The U.S. Government should strongly endorse the spirit of the recommendations of the 1999 NRC report to the State Department and ensure that responses to those recommendations are implemented expeditiously. Because developing an appropriate U.S. capability in this arena requires a long-term concerted effort, effective change will require a multi-year, multi-Administration, and bipartisan response, with appropriate levels of funding.

Conclusion


The development of an effective framework for science and engineering in the international arena is a critical priority for assuring U.S. global leadership in the decades ahead. This framework must be based on clear policy objectives and effective institutional arrangements, and supported by appropriate development and sharing of information. The findings and recommendations presented in this paper identify key areas for attention and action.

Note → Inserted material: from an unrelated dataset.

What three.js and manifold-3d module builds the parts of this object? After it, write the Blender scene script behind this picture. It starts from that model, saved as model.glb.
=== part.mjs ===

The National Science Board is prepared to assist in this endeavor.


1 The National Science Board serves as the governing board of the National Science Foundation and provides advice to the President and the Congress on matters of national science and engineering policy.

2 The Board discharged this latter role by producing the report “Toward a More Effective NSF Role in International Science and Engineering.” It is available on the NSB web site at the following url—http://www.nsf.gov/nsb/documents/2000/nsb00217/nsb00217.htm.

3 Two examples are the International Thermonuclear Experimental Reactor (ITER), which the Department of Energy withdrew from in 1999 due to budget cuts and the International Solar Polar Mission, which the National Aeronautics and Space Administration withdrew from in the early 1990s due to severe budget cuts.

4 National Research Council, Office of International Affairs, The Pervasive Role of Science, Technology, and Health in Foreign Policy: Imperatives for the Department of State, Washington, DC. 1999.